SUPPLIED DATA:
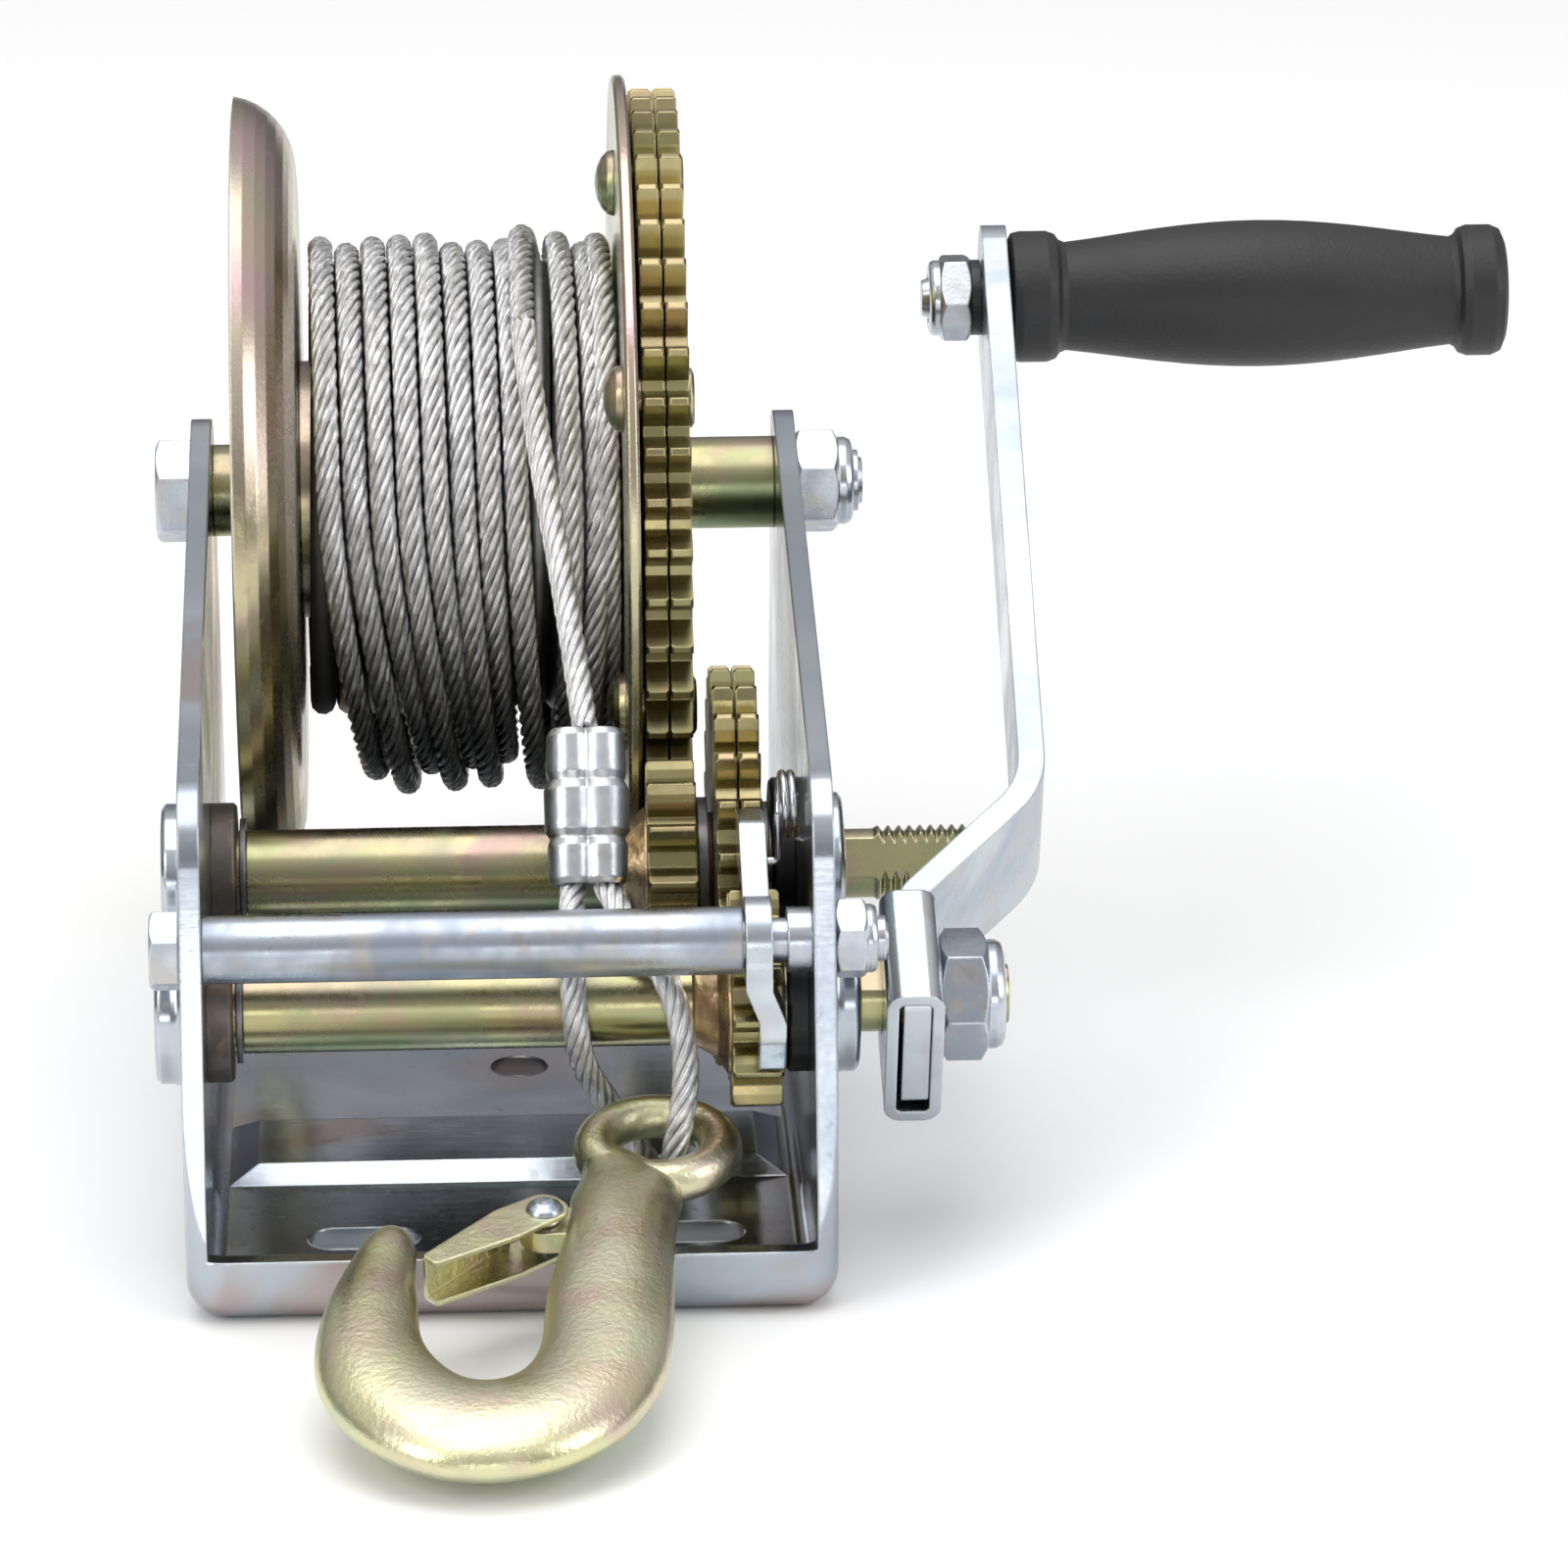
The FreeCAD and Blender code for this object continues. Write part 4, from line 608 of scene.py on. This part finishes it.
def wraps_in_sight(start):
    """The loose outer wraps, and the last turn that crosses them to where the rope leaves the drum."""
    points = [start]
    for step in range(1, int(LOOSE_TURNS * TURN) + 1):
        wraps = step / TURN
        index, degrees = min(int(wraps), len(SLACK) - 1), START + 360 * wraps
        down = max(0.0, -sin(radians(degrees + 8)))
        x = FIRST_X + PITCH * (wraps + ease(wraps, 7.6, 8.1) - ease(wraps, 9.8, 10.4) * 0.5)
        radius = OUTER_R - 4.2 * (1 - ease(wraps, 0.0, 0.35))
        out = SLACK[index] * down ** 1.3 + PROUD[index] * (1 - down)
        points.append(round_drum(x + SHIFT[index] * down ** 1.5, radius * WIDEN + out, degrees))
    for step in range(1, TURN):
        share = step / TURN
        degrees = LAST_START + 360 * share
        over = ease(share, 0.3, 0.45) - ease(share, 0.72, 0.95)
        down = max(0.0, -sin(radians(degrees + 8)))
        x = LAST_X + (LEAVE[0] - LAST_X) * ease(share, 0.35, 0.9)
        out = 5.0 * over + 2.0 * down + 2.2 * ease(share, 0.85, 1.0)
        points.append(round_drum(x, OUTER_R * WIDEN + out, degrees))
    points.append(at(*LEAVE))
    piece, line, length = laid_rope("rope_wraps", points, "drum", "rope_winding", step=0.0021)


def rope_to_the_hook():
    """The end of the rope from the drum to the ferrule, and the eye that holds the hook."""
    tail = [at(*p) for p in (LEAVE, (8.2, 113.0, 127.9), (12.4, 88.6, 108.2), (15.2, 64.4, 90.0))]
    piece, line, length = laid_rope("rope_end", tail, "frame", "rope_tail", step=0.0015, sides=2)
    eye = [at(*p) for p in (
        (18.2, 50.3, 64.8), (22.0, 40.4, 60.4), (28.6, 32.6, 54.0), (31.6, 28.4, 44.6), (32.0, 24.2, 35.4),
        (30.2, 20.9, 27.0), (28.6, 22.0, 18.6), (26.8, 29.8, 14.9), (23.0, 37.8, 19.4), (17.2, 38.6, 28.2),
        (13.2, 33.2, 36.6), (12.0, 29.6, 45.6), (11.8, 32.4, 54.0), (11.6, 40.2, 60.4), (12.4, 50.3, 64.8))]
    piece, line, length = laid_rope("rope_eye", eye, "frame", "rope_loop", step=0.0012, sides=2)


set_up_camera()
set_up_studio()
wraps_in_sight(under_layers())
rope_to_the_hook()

YOUR TASK:
Reproduce all data above, unchanged.

SOLUTION TO THIS TASK:
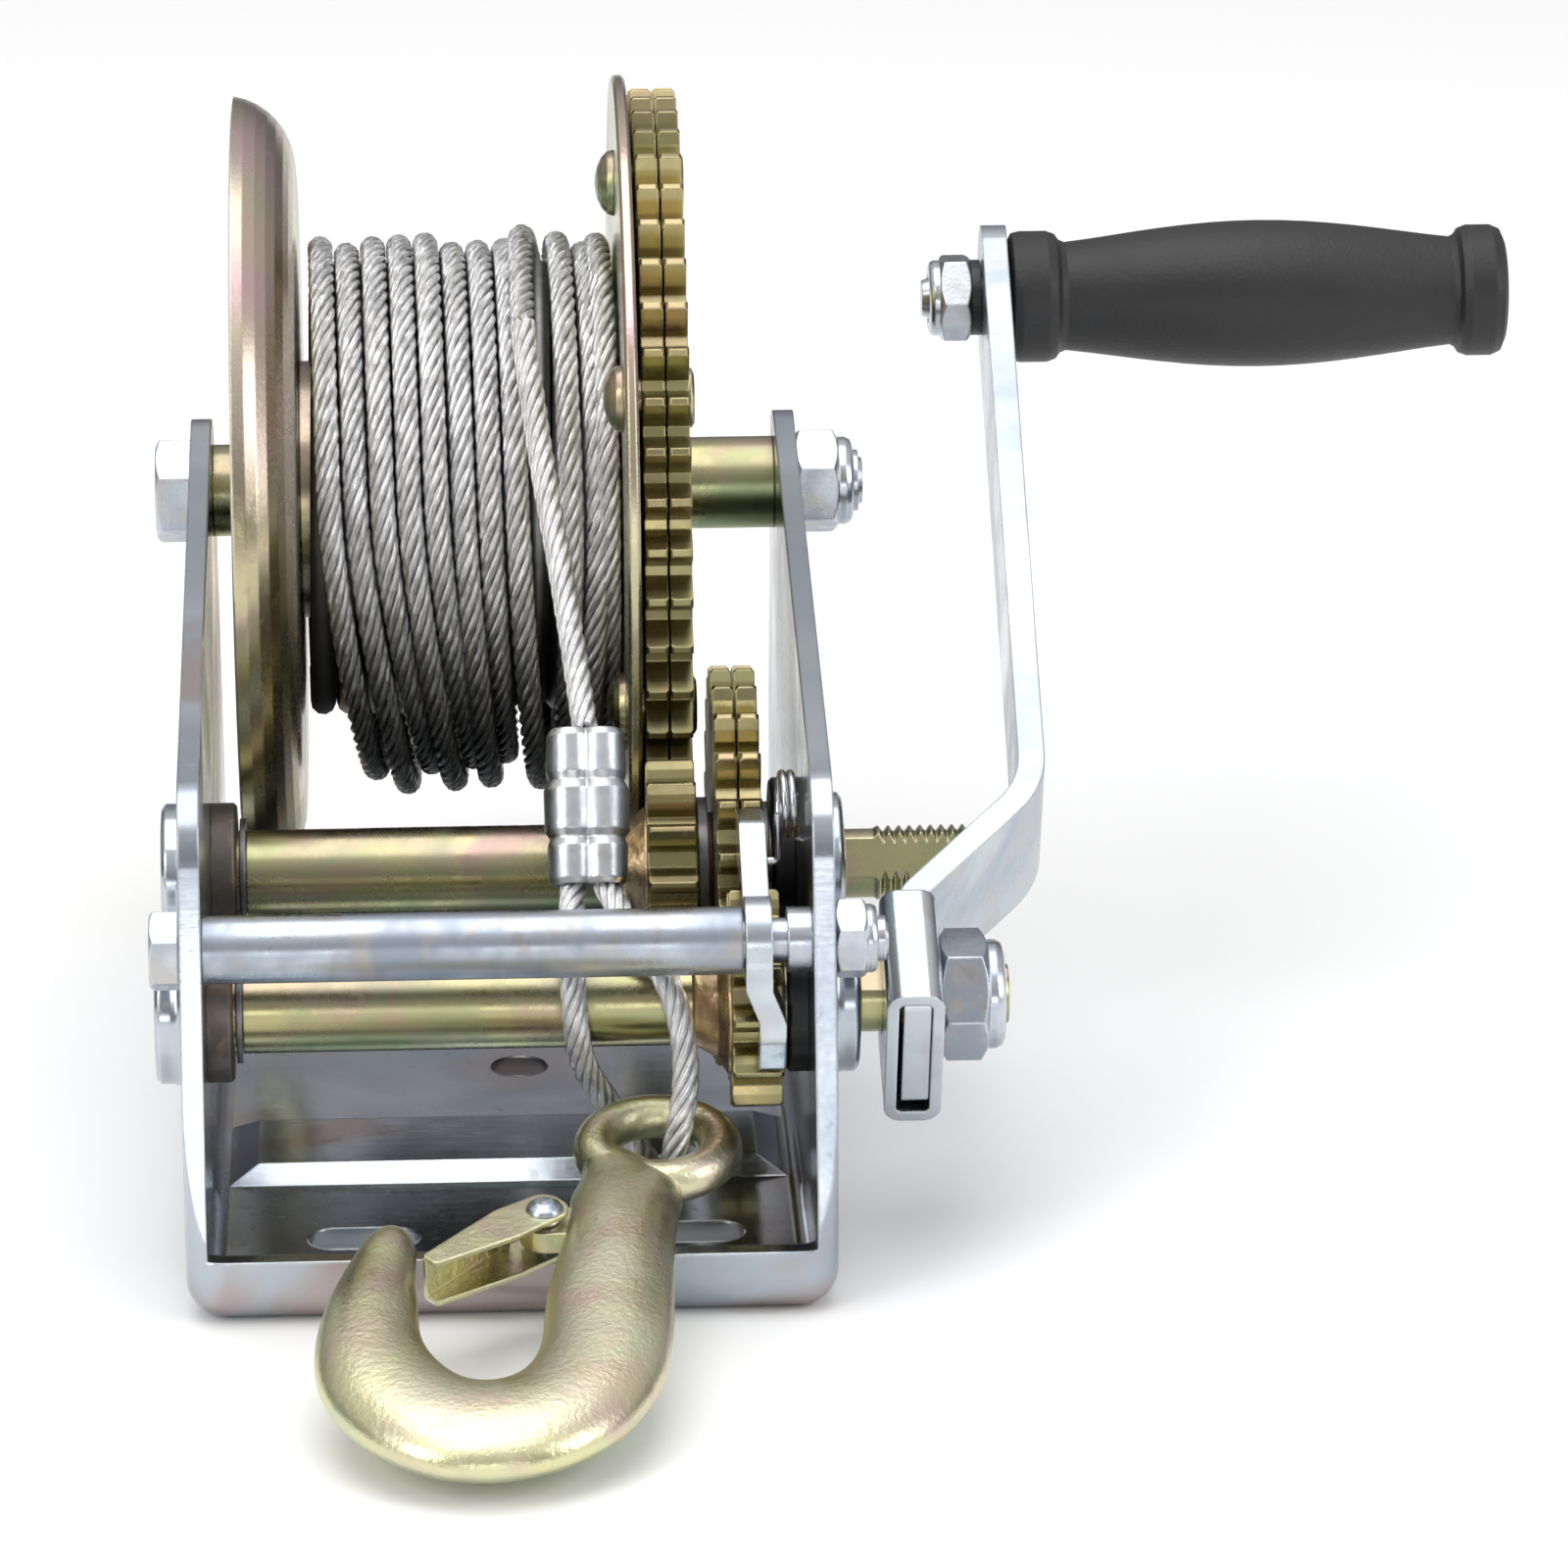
The FreeCAD and Blender code for this object continues. Write part 4, from line 608 of scene.py on. This part finishes it.
def wraps_in_sight(start):
    """The loose outer wraps, and the last turn that crosses them to where the rope leaves the drum."""
    points = [start]
    for step in range(1, int(LOOSE_TURNS * TURN) + 1):
        wraps = step / TURN
        index, degrees = min(int(wraps), len(SLACK) - 1), START + 360 * wraps
        down = max(0.0, -sin(radians(degrees + 8)))
        x = FIRST_X + PITCH * (wraps + ease(wraps, 7.6, 8.1) - ease(wraps, 9.8, 10.4) * 0.5)
        radius = OUTER_R - 4.2 * (1 - ease(wraps, 0.0, 0.35))
        out = SLACK[index] * down ** 1.3 + PROUD[index] * (1 - down)
        points.append(round_drum(x + SHIFT[index] * down ** 1.5, radius * WIDEN + out, degrees))
    for step in range(1, TURN):
        share = step / TURN
        degrees = LAST_START + 360 * share
        over = ease(share, 0.3, 0.45) - ease(share, 0.72, 0.95)
        down = max(0.0, -sin(radians(degrees + 8)))
        x = LAST_X + (LEAVE[0] - LAST_X) * ease(share, 0.35, 0.9)
        out = 5.0 * over + 2.0 * down + 2.2 * ease(share, 0.85, 1.0)
        points.append(round_drum(x, OUTER_R * WIDEN + out, degrees))
    points.append(at(*LEAVE))
    piece, line, length = laid_rope("rope_wraps", points, "drum", "rope_winding", step=0.0021)


def rope_to_the_hook():
    """The end of the rope from the drum to the ferrule, and the eye that holds the hook."""
    tail = [at(*p) for p in (LEAVE, (8.2, 113.0, 127.9), (12.4, 88.6, 108.2), (15.2, 64.4, 90.0))]
    piece, line, length = laid_rope("rope_end", tail, "frame", "rope_tail", step=0.0015, sides=2)
    eye = [at(*p) for p in (
        (18.2, 50.3, 64.8), (22.0, 40.4, 60.4), (28.6, 32.6, 54.0), (31.6, 28.4, 44.6), (32.0, 24.2, 35.4),
        (30.2, 20.9, 27.0), (28.6, 22.0, 18.6), (26.8, 29.8, 14.9), (23.0, 37.8, 19.4), (17.2, 38.6, 28.2),
        (13.2, 33.2, 36.6), (12.0, 29.6, 45.6), (11.8, 32.4, 54.0), (11.6, 40.2, 60.4), (12.4, 50.3, 64.8))]
    piece, line, length = laid_rope("rope_eye", eye, "frame", "rope_loop", step=0.0012, sides=2)


set_up_camera()
set_up_studio()
wraps_in_sight(under_layers())
rope_to_the_hook()